IB Math AA HL Partial Fractions Cheatsheet

Q: When do I need polynomial long division before partial fractions?

Whenever the fraction is improper — that is, the degree of the numerator is greater than or equal to the degree of the denominator. Long division converts it to a polynomial plus a proper fraction; only the proper fraction gets decomposed. Skipping this step gives you the wrong PF form entirely and zero marks for the decomposition.

Q: Why does my repeated factor need three constants instead of two?

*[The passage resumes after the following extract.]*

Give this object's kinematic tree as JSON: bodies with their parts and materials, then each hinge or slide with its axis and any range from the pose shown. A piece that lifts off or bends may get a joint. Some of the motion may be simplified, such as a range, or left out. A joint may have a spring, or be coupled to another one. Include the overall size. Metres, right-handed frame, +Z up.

For a denominator like (x+1)^2(2x+1) the decomposition is A/(x+1) + B/(x+1)^2 + C/(2x+1) — three terms, three constants. The (x+1)^2 splits into both a (x+1) and a (x+1)^2 term because together they span the same algebraic space the original repeated factor covers. Using only two constants gives an under-determined system and the wrong answer.

Q: How do I integrate 1/(k - x)?

The integral is -ln|k - x| + C. The minus sign comes from the chain rule because the inner function k - x has derivative -1. Forgetting this minus is the single most commonly dropped mark in PF integration. Always pause when you see (k - x) in the denominator and write the minus sign.

Q: What is the cover-up rule and when can I use it?

Cover-up (Heaviside's method) is the fastest way to find constants over distinct linear factors. To find A in f(x)/[(x-r)(x-s)…], substitute x = r into what remains after covering (x-r). It works directly only for distinct linear factors and for the highest-power term of a repeated factor; for the middle constants, substitute a third value of x or equate coefficients.

Partial fractions sit at the intersection of algebra and calculus on the IB Mathematics Analysis & Approaches HL syllabus. The technique itself — splitting a rational function into simpler pieces with linear denominators — is short on theory but very long on procedural detail, and that is exactly why it is so heavily examined. The same handful of mistakes recur every year: missing the polynomial long-division step on improper fractions, leaving out the third constant in repeated-factor decompositions, dropping the minus sign in $\int \tfrac{1}{k-x}\,dx$, or forgetting the absolute-value bars inside $\ln$.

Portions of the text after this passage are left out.